Lydia Tar est une chef d'orchestre, ça se passe mal, yadi yada.
Attention SPOILER. Voilà c'est dit.
C'est un film exceptionnel, parce qu'il arrive à nous proposer un personnage hors du commun joué par Cate Blanchett juste parfaite, et à nous le représenter dans sa complexité.
Les premières secondes où elle apparait à l'écran donnent le ton. Elitisme et maitrise de son sujet. Elle arrive à parler de la musique classique avec une connaissance absolue, avant ensuite d'exposer son idée principale, la chef d'orchestre, elle, est celle qui dirige de manière absolue l'orchestre.
Cette maitrise totale de l'orchestre, et de sa vie est réalisé par Lydia de plusieurs façons, tout d'abord en opérant une sélection selon ses critères, souvent affectifs, mais aussi en manipulant les gens par son emprise psychologique. On peut penser d'abord à Kaplan, dans un intérêt économique, mais aussi à Franscesca, en lui promettant un poste prestigieux. Sa femme résumera bien la chose "Toute tes relations sont transactionnelles".
Arrive enfin le point de rupture, qui, issu du passé, vient établir un parallèle fracassant avec le mouvement me too. Qui sera référencé à plusieurs reprises. D'abord de façon grossière, avec le personnage fantasmé du woke à Juliard qui n'écoute pas Bach. Probablement trop grossier pour que l'échange soit véritablement apprécié. Ensuite par les montages vidéos, et ensuite par les manifestations devant les prestations.
Elle ne peut pas, dans un blueball magnifique, même jouer son oeuvre et doit réaliser que même sans elle, les musiciens continueront de jouer. Et elle réalise enfin qu'elle est dispensable.
Notre personnage, déclassé, se retrouve à devoir retourner, d'abord aux sources, dans sa maison, où elle retrouvera, enfin, la musique de sa nostalgie, grâce à un Bernstein tout en simplicité, "la musique c'est les sentiments", aux antipodes des explications de Lydia du début (non pas que ses explications soient dénuées d'intérêt), et ensuite en thaïlande, où elle sera elle aussi victime de sexisme, mais aussi, enfin, confrontée à sa propre image de prédatrice. Elle entre dans le salon de massage comme un homme et on lui propose les mêmes services qu'un homme.
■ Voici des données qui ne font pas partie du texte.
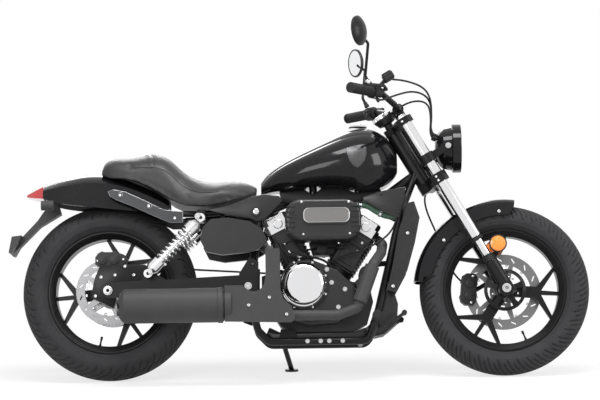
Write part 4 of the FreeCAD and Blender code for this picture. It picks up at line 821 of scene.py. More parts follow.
class CRUISER_OT_tyres(Step):
    """Moulds both tyres with their tread grooves and sidewall rings."""
    bl_idname = "cruiser.tyres"
    bl_label = "Tyres"

    CROWN_RADIUS, CROWN_SPREAD = 0.075, math.radians(40)
    ROOT_RADIUS, BEAD_RADIUS, BEAD_INSET = 0.215, 0.2035, 0.0073
    SIDEWALL_POINTS, CROWN_POINTS = 21, 45
    SIDEWALL_RINGS = ((1.63, 1.69), (1.87, 1.98))        # between these tread shares
    # Groove sets: (shift of a pitch, first and last tread share, half width in radians).
    FRONT_GROOVES = ((0.0, 0.10, 1.55, 0.0120), (0.5, 0.42, 1.36, 0.0090))
    REAR_GROOVES = ((0.0, 0.30, 1.48, 0.0120), (0.5, 0.62, 1.34, 0.0085))

    def section(self, outer, half, rim_half):
        """Points (radius, across, tread share) from one bead to the other.

        The share is 1 and -1 at the crown's edges, and 2.2 and -2.2 at the beads.
        """
        crown, spread = self.CROWN_RADIUS, self.CROWN_SPREAD
        root, bead = self.ROOT_RADIUS, rim_half - self.BEAD_INSET
        edge = np.array((outer - crown + crown * math.cos(spread), crown * math.sin(spread)))
        foot = np.array((root, bead))
        chord = edge - foot
        long = math.hypot(*chord)
        bulge = half - (bead + edge[1]) / 2
        radius = long * long / (8 * bulge) + bulge / 2
        square = np.array((chord[1], -chord[0])) / long
        middle = (edge + foot) / 2 + square * math.sqrt(radius ** 2 - long ** 2 / 4)
        first = math.atan2(foot[1] - middle[1], foot[0] - middle[0])
        last = math.atan2(edge[1] - middle[1], edge[0] - middle[0])
        side = [(middle[0] + radius * math.cos(a), middle[1] + radius * math.sin(a), 0.0)
                for a in np.linspace(first, last, self.SIDEWALL_POINTS)]
        top = [(outer - crown + crown * math.cos(a), crown * math.sin(a), a / spread)
               for a in np.linspace(spread, -spread, self.CROWN_POINTS)[1:-1]]
        side = [(self.BEAD_RADIUS, bead, 0.0)] + side
        other = [(r, -y, 0.0) for r, y, _ in reversed(side)]
        rows = np.array(side + top + other)
        rows[:len(side), 2] = np.linspace(2.2, 1.0, len(side))
        rows[-len(side):, 2] = np.linspace(-1.0, -2.2, len(side))
        return rows

    def groove_set(self, swept, reach, pitch, sets):
        """How deep the grooves are, from 0 to 1, at places that are swept along their lines."""
        depth = np.zeros_like(swept)
        for shift, low, high, wide in sets:
            phase = (swept / pitch + shift + 0.5) % 1.0 - 0.5
            across = np.clip(1.25 - np.abs(phase) * pitch / wide, 0, 1)
            along = np.clip((reach - low) * 12, 0, 1) * np.clip((high - reach) * 12, 0, 1)
            depth = np.maximum(depth, np.clip(across * 1.6, 0, 1) * along)
        return depth

    def front_depth(self, turn, share, count):
        """Long curved grooves that sweep back from the middle, with short ones between them."""
        reach, pitch = np.abs(share), 2 * math.pi / count
        swept = turn - np.sign(share) * pitch * 0.25 - 0.10 * reach ** 1.3
        return self.groove_set(swept, reach, pitch, self.FRONT_GROOVES)

    def rear_depth(self, turn, share, count):
        """Bent grooves across each half and a wavy groove each side of the middle."""
        reach, pitch = np.abs(share), 2 * math.pi / count
        swept = turn - np.sign(share) * pitch * 0.25 + 0.09 * reach - 0.05 * np.sin(reach * 3.4)
        bent = self.groove_set(swept, reach, pitch, self.REAR_GROOVES)
        wave = reach - 0.24 - 0.035 * np.sin(turn * count)
        ring = np.clip(1.4 - np.abs(wave) / 0.028, 0, 1)
        return np.maximum(bent, np.clip(ring * 1.5, 0, 1) * (reach < 0.5))

    def tyre(self, settings, end, wheel, outer, half, rim_half, depth_at, count):
        """One tyre; end is front or rear, half and rim_half are its half widths."""
        rows = self.section(outer, half, rim_half)
        steps = settings.steps
        turn = np.linspace(0, 2 * math.pi, steps, endpoint=False)[:, None]
        share = rows[None, :, 2]
        depth = depth_at(turn + 0 * share, share + 0 * turn, count) * settings.groove
        outward = np.gradient(rows[:, :2], axis=0)
        outward = np.stack((outward[:, 1], -outward[:, 0]), 1)
        outward /= -np.linalg.norm(outward, axis=1)[:, None]
        for low, high in self.SIDEWALL_RINGS:
            ring = (np.abs(share) > low) & (np.abs(share) < high)
            depth = np.where(ring, settings.groove * 0.3, depth)
        depth[:, :2] = 0
        depth[:, -2:] = 0
        radius = rows[None, :, 0] - outward[None, :, 0] * depth
        across = rows[None, :, 1] - outward[None, :, 1] * depth
        spots = np.stack((radius * np.sin(turn), across, radius * np.cos(turn)), 2).reshape(-1, 3)
        columns = len(rows)
        index = np.arange(steps * columns).reshape(steps, columns)
        after = np.roll(index, -1, axis=0)
        quads = np.stack((index[:, :-1], index[:, 1:], after[:, 1:], after[:, :-1]), 2)
        inner = np.stack((index[:, -1], index[:, 0], after[:, 0], after[:, -1]), 1)
        form = Form(wheel)
        form.points = [Vector(spot) for spot in spots]
        form.faces = [tuple(face) for face in np.vstack((quads.reshape(-1, 4), inner)).tolist()]
        piece = form.build(f"{end}_tyre_tread", f"{end}_wheel", "tyre_rubber", angle=42)
        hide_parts(f"{end}_tyre")

    def make(self, scene):
        settings = scene.cruiser_tyres
        self.tyre(settings, "front", FRONT_WHEEL, FRONT_RADIUS, 0.060, 0.046, self.front_depth,
                  settings.front_blocks)
        self.tyre(settings, "rear", REAR_WHEEL, REAR_RADIUS, 0.075, 0.060, self.rear_depth,
                  settings.rear_blocks)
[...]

Ce déclassement n'est pas uniquement financier, à n'avoir confiance en personne, elle se retrouve dépassée par la technologie (elle suggère de supprimer des mails quand les live fb existent), mais aussi par d'autres femmes, sa femme Sharon, bien moins docile que ce que notre première impression pouvait présager, sa "protégée", la même mais en mieux ?, son assistante, complice, mais qui quittera le navire le moment où son silence ne sera pas remercié.
Finalement, Lydia, comme beaucoup, est excellente dans ce qu'elle fait, mais est devenue tellement engoncée dans son art qu'elle en a perdu la raison de le faire. Son absence totale de sentiment extra musicaux se transforme en une incapacité totale de créer, comme vu dans sa tentative désespérée de composer. Son art devient alors son seul moyen d'assouvir sa passion du pouvoir sur les autres. C'est en ce sens que l'échange du début à Juliard trouve peut être grâce. Un échange peut être un peu plus en profondeur et égal aurait peut être bénéficié aux deux individus. Cette scène, que j'ai trouvé grossière, est néamoins indispensable pour comprendre la philosophie, et l'hypocrisie de Lydia Tar. Elle explique d'un côté la nécessité de devoir laisser de côté son égo, chose qu'elle ne fera finalement que dans la séquence finale.
C'est cette sélection finale dans le salon de massage qui met en évidence toutes les sélections passées. Ici, elle doit choisir directement sa proie, comme, finalement, elle le faisait également avant, même si elle devait pour cela regarder sous l'aquarium pour apercevoir les pieds.
Elle est confrontée à son passé de prédateur, et finit réduite à son rôle de métronome, devant battre la mesure pour une projectionn filmée, donc avec un temps fixe.
Tar est pour moi une véritable masterclass. Certains points sont pour moi légèrement discutables. Tout d'abord la scène à Juliard est trop parodique pour être prise au sérieux. On regrettera également de ne pas avoir pu assister à la représentation finale, ultime pied de nez au spectateur, mais aussi à Lydia, et à la scène finale, un peu trop grosse, la grande chef d'orchestre classique qui doit jouer pour la japan expo dans un délire presque sadique, faisant directement référence au cimetière évoqué précédemment.
Je n'ai aussi pas compris la mort de la voisine. Avertissement ? Les scènes de rêves étaient peu utiles. Et l'intérêt de la fille de Lydia et Sharon était aussi un peu limité, ou aurait mérité qu'on s'y attarde plus (menacer une des copines de classes est un truc à faire apparement ?).